Language, Nationalism, and the University: a Theoretical Reflection Based on the Emergence of Afrikaans at Stellenbosch University
In 2018, South Africa’s three oldest universities celebrate centenaries. At the end of World War I, the University of Cape Town and Stellenbosch University were established as autonomous teaching institutions, while the University of South Africa (Unisa) became the nucleus of a new Pretoria-centred system of higher education accreditation. As the oldest of the historically Afrikaans universities, Stellenbosch University has a complex historical association with Afrikaner nationalism.
Afrikaans was developed as an academic medium at Stellenbosch during the decades following the creation of the South African state in 1910. Another important factor was the infusion of mining capital (£100 000 in 1915), which was conditional on the elevation of the ‘de Hollandse taal in zijn beide vormen’ (the Dutch language in both forms) to ensure that it enjoyed ‘geen mindere plaats’ (no lesser place) as an official medium in higher education. Since the democratic transition in 1994 Afrikaans has had mixed fortunes: declining use in the public sphere has been offset by the growth of an Afrikaans cultural industry (including radio, television, movies, print media, and online domains). One particular aspect of public decline has been the rapidly waning status of Afrikaans as a medium of instruction at ‘historically Afrikaans universities’. Since 2015, this process has been expedited by systemic crisis within the higher education sector, manifested most prominently in a series of student protests. The proposed paper has two objectives: (1) to explore the relationship between Afrikaner nationalism and the development of Afrikaans at Stellenbosch over the course of last century; and (2) to use the Stellenbosch context as a platform for reflecting more generally about the relationship between nationalism and languages used as university-level mediums.

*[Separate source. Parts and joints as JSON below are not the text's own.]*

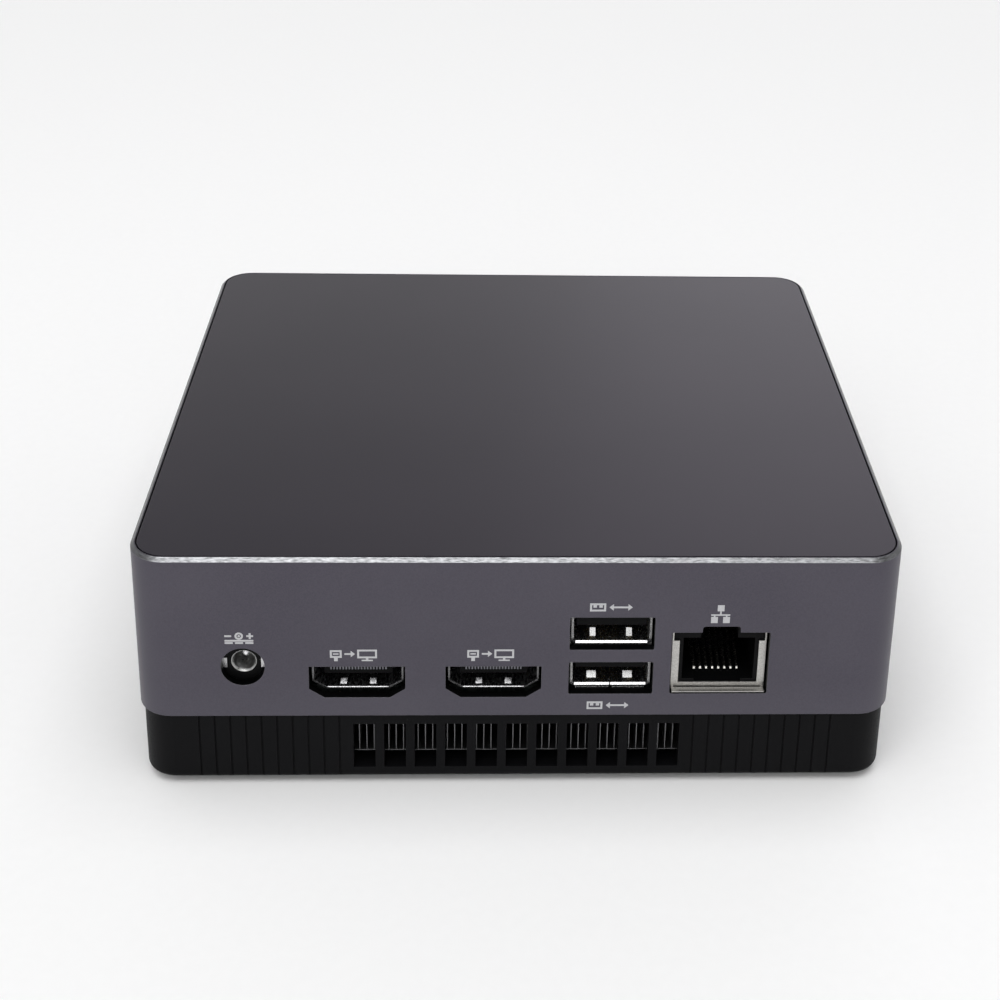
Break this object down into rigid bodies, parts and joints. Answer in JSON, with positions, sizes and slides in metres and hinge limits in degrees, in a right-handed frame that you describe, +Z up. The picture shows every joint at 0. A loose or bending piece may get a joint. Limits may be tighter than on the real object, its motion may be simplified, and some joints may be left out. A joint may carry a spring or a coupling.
{
  "type": "small desktop computer",
  "caption": "Low square desktop computer box: chamfered metal shell with an inset panel on a ribbed, vented black base, rear sockets, power button and blower cooling.",
  "frame": {"origin": "centre of the footprint, on the surface the feet rest on", "axes": "+X to the right seen from the front, +Y towards the rear face with the sockets, +Z up"},
  "size_m": [0.125, 0.112, 0.044],
  "materials": {
    "shell_metal": "bead-blasted grey anodised, bright cut chamfer",
    "panel": "satin dark grey",
    "adhesive": "foam tape",
    "base_plastic": "fine-textured black",
    "rubber": "soft matt",
    "screw_dark": "black zinc",
    "screw_bright": "zinc plated",
    "brass": "turned",
    "circuit_board": "solder mask over glass laminate",
    "chip_black": "moulded",
    "processor": "laminate with a bare die",
    "thermal_paste": "grey paste",
    "copper": "bare copper",
    "fin_aluminium": "bare sheet",
    "fan_plastic": "moulded",
    "magnet": "sintered",
    "winding": "enamelled wire",
    "steel": "plated sheet",
    "chrome_plated": "polished",
    "contact_gold": "thin gold plating",
    "socket_black": "moulded insulator",
    "socket_ivory": "moulded insulator",
    "wire_red": "insulated wire with an ivory plug",
    "cable_black": "thin coaxial jacket",
    "antenna_film": "amber film with a copper pattern",
    "light_ring": "milky light guide",
    "button_plastic": "satin dark grey"
  },
  "bodies": {
    "chassis": {"upper_shell": "shell_metal", "top_panel": "panel", "top_panel_adhesive": "adhesive", "base_tub": "base_plastic", "rubber_feet": "rubber", "case_screws": "screw_dark", "case_inserts": "brass", "bracket_inserts": "brass", "mainboard": "circuit_board", "board_screws": "screw_bright", "processor": "processor", "thermal_pad": "thermal_paste", "heatsink_plate": "copper", "heat_pipe": "copper", "fin_stack": "fin_aluminium", "heatsink_screws": "screw_bright", "heatsink_springs": "steel", "heatsink_backplate": "steel", "fan_housing": "fan_plastic", "fan_cover": "steel", "fan_standoffs": "brass", "small_screws": "screw_bright", "fan_bearing": "brass", "fan_stator": "winding", "fan_cable": "wire_red", "memory_socket": "socket_ivory", "memory_module": "circuit_board", "card_sockets": "socket_black", "ssd_module": "circuit_board", "card_standoffs": "brass", "radio_card": "circuit_board", "antennas": "antenna_film", "antenna_cables": "cable_black", "coin_cell": "chrome_plated", "power_inductors": "chip_black", "control_chips": "chip_black", "dc_jack_body": "socket_black", "dc_jack_barrel": "chrome_plated", "dc_jack_pin": "chrome_plated", "dc_jack_clip": "steel", "video_shells": "steel", "video_inserts": "socket_black", "video_contacts": "contact_gold", "rear_usb_shell": "steel", "rear_usb_insert": "socket_black", "usb_contacts": "contact_gold", "lan_shell": "steel", "lan_insert": "socket_black", "lan_contacts": "contact_gold", "front_usb_shells": "steel", "front_usb_inserts": "socket_black", "audio_jack": "socket_black", "power_light_ring": "light_ring", "switch_body": "steel", "switch_dome": "steel"},
    "button": {"power_button": "button_plastic"},
    "plunger": {"switch_plunger": "chip_black"},
    "fan": {"fan_rotor": "fan_plastic", "fan_magnet": "magnet", "fan_shaft": "steel"}
  },
  "joints": [
    {"name": "power_button_press", "type": "slide", "parent": "chassis", "child": "button", "axis": [0, 1, 0], "range_m": [0, 0.0005]},
    {"name": "switch_plunger_press", "type": "slide", "parent": "chassis", "child": "plunger", "axis": [0, 1, 0], "range_m": [0, 0.0005]},
    {"name": "fan_spin", "type": "hinge", "parent": "chassis", "child": "fan", "pos_m": [-0.004, 0.012, 0.007], "axis": [0, 0, 1], "continuous": true}
  ],
  "couplings": [
    {"joint": "switch_plunger_press", "follows": "power_button_press", "ratio": 1}
  ]
}
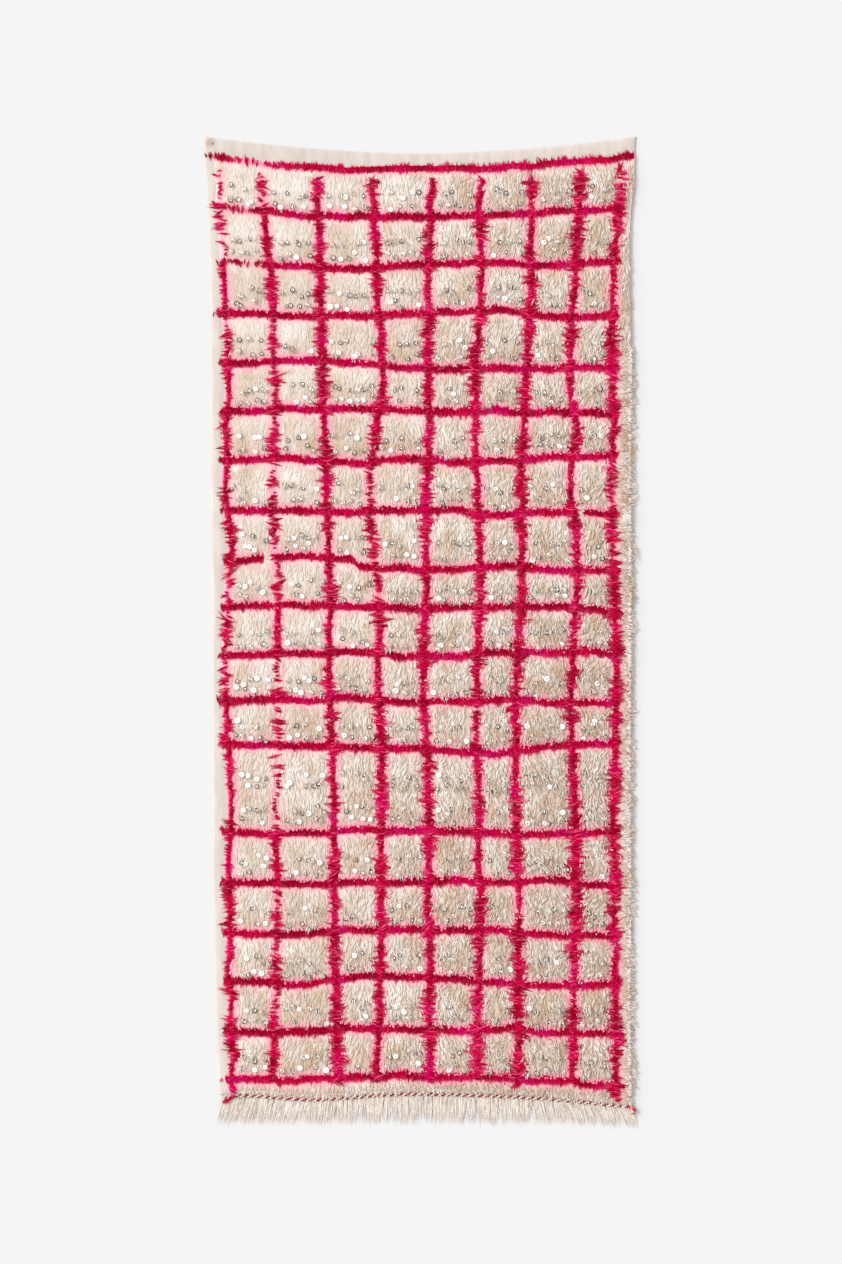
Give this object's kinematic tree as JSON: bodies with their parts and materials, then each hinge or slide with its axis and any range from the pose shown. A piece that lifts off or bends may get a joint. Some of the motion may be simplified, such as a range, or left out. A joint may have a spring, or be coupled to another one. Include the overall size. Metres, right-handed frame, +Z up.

Axing the Rainbow: How ‘Fallism’ Reconfigures Post-Apartheid Nationhood in South Africa
The metaphor of the rainbow nation ― attributed to Archbishop Desmond Tutu ― symbolizes the utopia of forming a multi-national, multi-ethnic, non-racial, non-sexist society. The notion carried South Africa through its transformation and democratization phase in the late 1990s. Today, the concept, however, falls short of serving as a broadly acknowledged identity marker. Most evident from the South African ‘fallism’ movements ― the student-driven protests against neoliberal and neo-colonial structures in academic institutions ―, a critique of the so-called rainbowism, i.e., of the belief that a colour-blind society can be created, is revived in public discourses. In essence, the problem with the concept lies in its tendency to negate the existence of diversified identities and ongoing systemic discrimination in a post-colonial society. The proposed paper asks how deconstructing the concept of the rainbow nation affects a future conceptualization of South Africa as a nation. What is left if a multi-racial society is not the answer? Which alternative utopias are developed? If one sees the fallism movements as a seismographic spearhead of the society as a whole, a close analysis of the discourses emerging from there will give indications about South Africa as a nation in its entirety. This explorative study applies critical discourse analysis in tracing the deconstruction of the rainbow nation and its potential decolonized replacement within a selection of currents texts from mainstream and social media, academia, and politics relating to decolonization and fallism.